Weld County farmers sell water shares to the Aurora
Selling 17 of his 21 water shares was the practical thing to do, even if Chuck Sylvester feels a little guilty because they were owned by his ancestors.
“It’s bittersweet,” he said.
Sylvester and the Hays family both of LaSalle, Colo., sold water shares to the city of Aurora.
City officials are in planning mode, accounting for an expected population increase within the next 40 years, according to Greg Baker, manager of Aurora Water public relations.
Since the 33 total shares — 17 of the shares were Sylvester’s — sold to Aurora aren’t immediately needed, both families are leasing the water they sold.
For Sylvester, it gives him a chance to have farm operations continue on his land for the time being, while searching for new land.
But how long crops will be sustainable on the land is a big question, which led to his decision to sell in the first place.
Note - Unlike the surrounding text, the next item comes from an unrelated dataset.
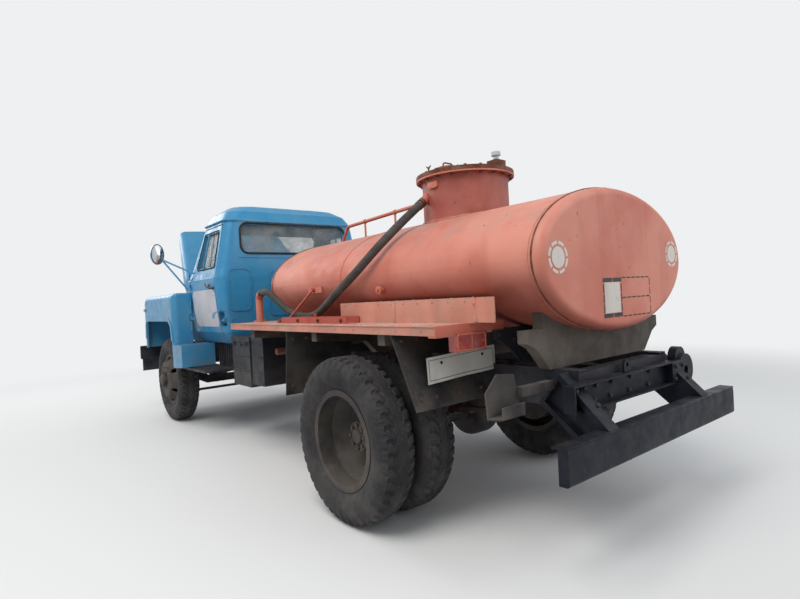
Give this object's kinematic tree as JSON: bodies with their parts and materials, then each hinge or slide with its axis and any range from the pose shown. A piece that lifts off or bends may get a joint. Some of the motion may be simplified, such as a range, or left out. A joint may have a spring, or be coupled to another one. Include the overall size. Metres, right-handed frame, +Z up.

The underground water wasn’t a problem, until he and other farmers in his area were told they could no longer pump the water, because the senior water rights holders for South Platte live in the Sterling, Colo., area. Those who have senior rights get first priority for the water. Anyone with shares are at the mercy of how much the senior holder needs in a given year.
“With rising water underground, it’s questionable whether or not crops grow,” Sylvester said.
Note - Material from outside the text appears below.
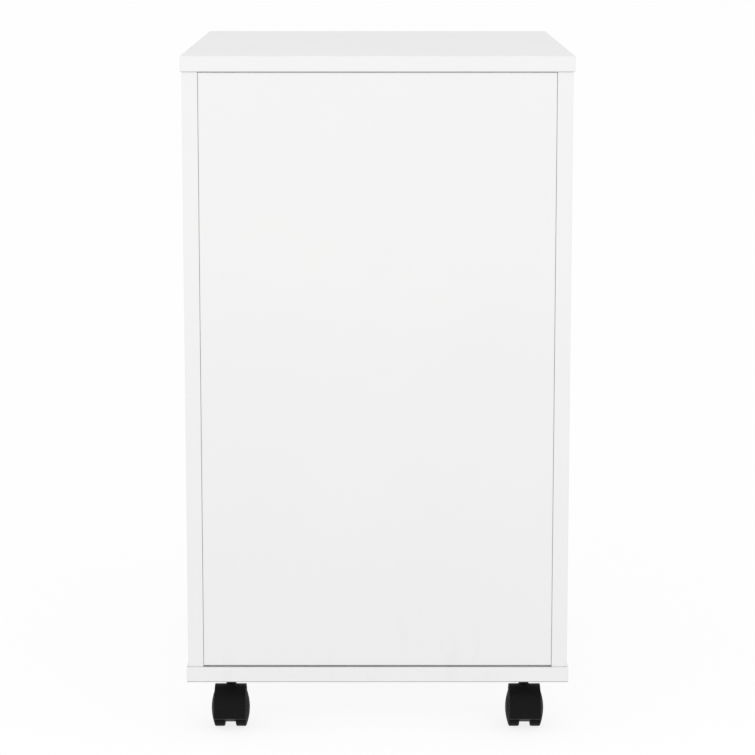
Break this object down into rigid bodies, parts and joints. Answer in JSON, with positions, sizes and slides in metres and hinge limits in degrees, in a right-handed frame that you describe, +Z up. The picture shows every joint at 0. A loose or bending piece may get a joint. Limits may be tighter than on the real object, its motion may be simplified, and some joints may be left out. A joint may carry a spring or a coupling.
{
  "type": "rolling pedestal cabinet",
  "caption": "Low white laminate pedestal with a plain back, pull-out box and file drawers on telescopic slides, and black twin-wheel swivel casters.",
  "frame": {"origin": "on the floor, under the middle of the overall box, handles included", "axes": "+Z up, +Y towards the plain back, -Y towards the drawers, +X to the right of a person facing the drawers"},
  "size_m": [0.396, 0.548, 0.702],
  "materials": {
    "white_laminate": "satin white laminate on particle board",
    "drawer_laminate": "matt white laminate on particle board",
    "drawer_bottom_board": "matt white faced fibreboard",
    "handle_steel": "satin nickel plate",
    "screw_steel": "bright zinc plate",
    "slide_steel": "bright zinc plate",
    "fixing_zinc": "die-cast zinc",
    "beech_dowel": "fluted raw beech",
    "rail_plastic": "extruded, fine matt",
    "bumper_rubber": "soft milky polyurethane",
    "caster_plastic": "moulded nylon, soft sheen",
    "wheel_plastic": "moulded nylon, soft sheen",
    "axle_steel": "plain turned",
    "stem_steel": "black oxide"
  },
  "bodies": {
    "carcass": {"top_panel": "white_laminate", "base_panel": "white_laminate", "left_side_panel": "white_laminate", "right_side_panel": "white_laminate", "back_panel": "white_laminate", "carcass_cam_locks": "fixing_zinc", "carcass_cam_bolts": "fixing_zinc", "carcass_dowels": "beech_dowel", "upper_drawer_outer_slides": "slide_steel", "middle_drawer_outer_slides": "slide_steel", "file_drawer_outer_slides": "slide_steel", "caster_tee_nuts": "fixing_zinc", "caster_stems": "stem_steel"},
    "upper_drawer": {"upper_drawer_front": "white_laminate", "upper_drawer_box_left_side": "drawer_laminate", "upper_drawer_box_right_side": "drawer_laminate", "upper_drawer_box_back": "drawer_laminate", "upper_drawer_box_bottom": "drawer_bottom_board", "upper_drawer_handle": "handle_steel", "upper_drawer_handle_screws": "screw_steel", "upper_drawer_inner_slides": "slide_steel"},
    "upper_drawer_left_middle_slide": {"upper_drawer_left_middle_slide": "slide_steel"},
    "upper_drawer_right_middle_slide": {"upper_drawer_right_middle_slide": "slide_steel"},
    "middle_drawer": {"middle_drawer_front": "white_laminate", "middle_drawer_box_left_side": "drawer_laminate", "middle_drawer_box_right_side": "drawer_laminate", "middle_drawer_box_back": "drawer_laminate", "middle_drawer_box_bottom": "drawer_bottom_board", "middle_drawer_handle": "handle_steel", "middle_drawer_handle_screws": "screw_steel", "middle_drawer_inner_slides": "slide_steel"},
    "middle_drawer_left_middle_slide": {"middle_drawer_left_middle_slide": "slide_steel"},
    "middle_drawer_right_middle_slide": {"middle_drawer_right_middle_slide": "slide_steel"},
    "file_drawer": {"file_drawer_front": "white_laminate", "file_drawer_box_left_side": "drawer_laminate", "file_drawer_box_right_side": "drawer_laminate", "file_drawer_box_back": "drawer_laminate", "file_drawer_box_bottom": "drawer_bottom_board", "file_drawer_handle": "handle_steel", "file_drawer_handle_screws": "screw_steel", "file_drawer_inner_slides": "slide_steel", "file_drawer_hanger_rails": "rail_plastic"},
    "file_drawer_left_middle_slide": {"file_drawer_left_middle_slide": "slide_steel"},
    "file_drawer_right_middle_slide": {"file_drawer_right_middle_slide": "slide_steel"},
    "front_left_caster": {"front_left_caster_hood": "caster_plastic", "front_left_caster_axle": "axle_steel"},
    "front_left_caster_left_wheel": {"front_left_caster_left_wheel": "wheel_plastic"},
    "front_left_caster_right_wheel": {"front_left_caster_right_wheel": "wheel_plastic"},
    "front_right_caster": {"front_right_caster_hood": "caster_plastic", "front_right_caster_axle": "axle_steel"},
    "front_right_caster_left_wheel": {"front_right_caster_left_wheel": "wheel_plastic"},
    "front_right_caster_right_wheel": {"front_right_caster_right_wheel": "wheel_plastic"},
    "back_left_caster": {"back_left_caster_hood": "caster_plastic", "back_left_caster_axle": "axle_steel"},
    "back_left_caster_left_wheel": {"back_left_caster_left_wheel": "wheel_plastic"},
    "back_left_caster_right_wheel": {"back_left_caster_right_wheel": "wheel_plastic"},
    "back_right_caster": {"back_right_caster_hood": "caster_plastic", "back_right_caster_axle": "axle_steel"},
    "back_right_caster_left_wheel": {"back_right_caster_left_wheel": "wheel_plastic"},
    "back_right_caster_right_wheel": {"back_right_caster_right_wheel": "wheel_plastic"}
  },
  "joints": [
    {"name": "upper_drawer_slide", "type": "slide", "parent": "carcass", "child": "upper_drawer", "axis": [0, -1, 0], "range_m": [0, 0.45]},
    {"name": "upper_drawer_left_middle_slide_run", "type": "slide", "parent": "carcass", "child": "upper_drawer_left_middle_slide", "axis": [0, -1, 0], "range_m": [0, 0.225]},
    {"name": "upper_drawer_right_middle_slide_run", "type": "slide", "parent": "carcass", "child": "upper_drawer_right_middle_slide", "axis": [0, -1, 0], "range_m": [0, 0.225]},
    {"name": "middle_drawer_slide", "type": "slide", "parent": "carcass", "child": "middle_drawer", "axis": [0, -1, 0], "range_m": [0, 0.45]},
    {"name": "middle_drawer_left_middle_slide_run", "type": "slide", "parent": "carcass", "child": "middle_drawer_left_middle_slide", "axis": [0, -1, 0], "range_m": [0, 0.225]},
    {"name": "middle_drawer_right_middle_slide_run", "type": "slide", "parent": "carcass", "child": "middle_drawer_right_middle_slide", "axis": [0, -1, 0], "range_m": [0, 0.225]},
    {"name": "file_drawer_slide", "type": "slide", "parent": "carcass", "child": "file_drawer", "axis": [0, -1, 0], "range_m": [0, 0.45]},
    {"name": "file_drawer_left_middle_slide_run", "type": "slide", "parent": "carcass", "child": "file_drawer_left_middle_slide", "axis": [0, -1, 0], "range_m": [0, 0.225]},
    {"name": "file_drawer_right_middle_slide_run", "type": "slide", "parent": "carcass", "child": "file_drawer_right_middle_slide", "axis": [0, -1, 0], "range_m": [0, 0.225]},
    {"name": "front_left_caster_swivel", "type": "hinge", "parent": "carcass", "child": "front_left_caster", "pos_m": [-0.154, -0.199, 0], "axis": [0, 0, 1], "continuous": true},
    {"name": "front_left_caster_left_wheel_spin", "type": "hinge", "parent": "front_left_caster", "child": "front_left_caster_left_wheel", "pos_m": [-0.154, -0.184, 0.02], "axis": [1, 0, 0], "continuous": true},
    {"name": "front_left_caster_right_wheel_spin", "type": "hinge", "parent": "front_left_caster", "child": "front_left_caster_right_wheel", "pos_m": [-0.154, -0.184, 0.02], "axis": [1, 0, 0], "continuous": true},
    {"name": "front_right_caster_swivel", "type": "hinge", "parent": "carcass", "child": "front_right_caster", "pos_m": [0.154, -0.199, 0], "axis": [0, 0, 1], "continuous": true},
    {"name": "front_right_caster_left_wheel_spin", "type": "hinge", "parent": "front_right_caster", "child": "front_right_caster_left_wheel", "pos_m": [0.154, -0.184, 0.02], "axis": [1, 0, 0], "continuous": true},
    {"name": "front_right_caster_right_wheel_spin", "type": "hinge", "parent": "front_right_caster", "child": "front_right_caster_right_wheel", "pos_m": [0.154, -0.184, 0.02], "axis": [1, 0, 0], "continuous": true},
    {"name": "back_left_caster_swivel", "type": "hinge", "parent": "carcass", "child": "back_left_caster", "pos_m": [-0.154, 0.23, 0], "axis": [0, 0, 1], "continuous": true},
    {"name": "back_left_caster_left_wheel_spin", "type": "hinge", "parent": "back_left_caster", "child": "back_left_caster_left_wheel", "pos_m": [-0.154, 0.245, 0.02], "axis": [1, 0, 0], "continuous": true},
    {"name": "back_left_caster_right_wheel_spin", "type": "hinge", "parent": "back_left_caster", "child": "back_left_caster_right_wheel", "pos_m": [-0.154, 0.245, 0.02], "axis": [1, 0, 0], "continuous": true},
    {"name": "back_right_caster_swivel", "type": "hinge", "parent": "carcass", "child": "back_right_caster", "pos_m": [0.154, 0.23, 0], "axis": [0, 0, 1], "continuous": true},
    {"name": "back_right_caster_left_wheel_spin", "type": "hinge", "parent": "back_right_caster", "child": "back_right_caster_left_wheel", "pos_m": [0.154, 0.245, 0.02], "axis": [1, 0, 0], "continuous": true},
    {"name": "back_right_caster_right_wheel_spin", "type": "hinge", "parent": "back_right_caster", "child": "back_right_caster_right_wheel", "pos_m": [0.154, 0.245, 0.02], "axis": [1, 0, 0], "continuous": true}
  ],
  "couplings": [
    {"joint": "upper_drawer_left_middle_slide_run", "follows": "upper_drawer_slide", "ratio": 0.5},
    {"joint": "upper_drawer_right_middle_slide_run", "follows": "upper_drawer_slide", "ratio": 0.5},
    {"joint": "middle_drawer_left_middle_slide_run", "follows": "middle_drawer_slide", "ratio": 0.5},
    {"joint": "middle_drawer_right_middle_slide_run", "follows": "middle_drawer_slide", "ratio": 0.5},
    {"joint": "file_drawer_left_middle_slide_run", "follows": "file_drawer_slide", "ratio": 0.5},
    {"joint": "file_drawer_right_middle_slide_run", "follows": "file_drawer_slide", "ratio": 0.5}
  ]
}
He said dumping practices, along with the inability to pump water out makes it too wet to grow crops. And with the underground water seeping up onto the ground, it decreases the value of the surface water — which is the shares he sold.
And he doesn’t see the value going up anytime soon.
“I see this getting worse and worse. I’m going to a state that has better water laws,” said Sylvester, who owns three farms in Wyoming, and plans to sell one of them so he can use the profits from that sale and the water shares to purchase another farm. He also has plans to sell one of his farms to a young farmer.
Using the profits to help another generation of agriculture helps him feel a little less guilty about selling water shares, which have been in his family for four generations.
Attempts to contact the Hays family about their reason for selling water shares and about their future plans were unsuccessful.
Baker said the city of Aurora made four purchases of South Platte water in 2016, which included the purchases from Sylvester and Hays.
It’s not common for farmers to sell their water shares, which is why the Aurora officials were eager to buy water when it was available — as long as there is a way in the future to use the water.
What that will look like for Aurora is unknown at the moment. But until the water is needed in Aurora, the purpose will stay agricultural. Then, when the leases are up, and there is a need in the city, officials will decide if keeping the water under augmentation use will be the right move or if it would be better suited to use as municipal water.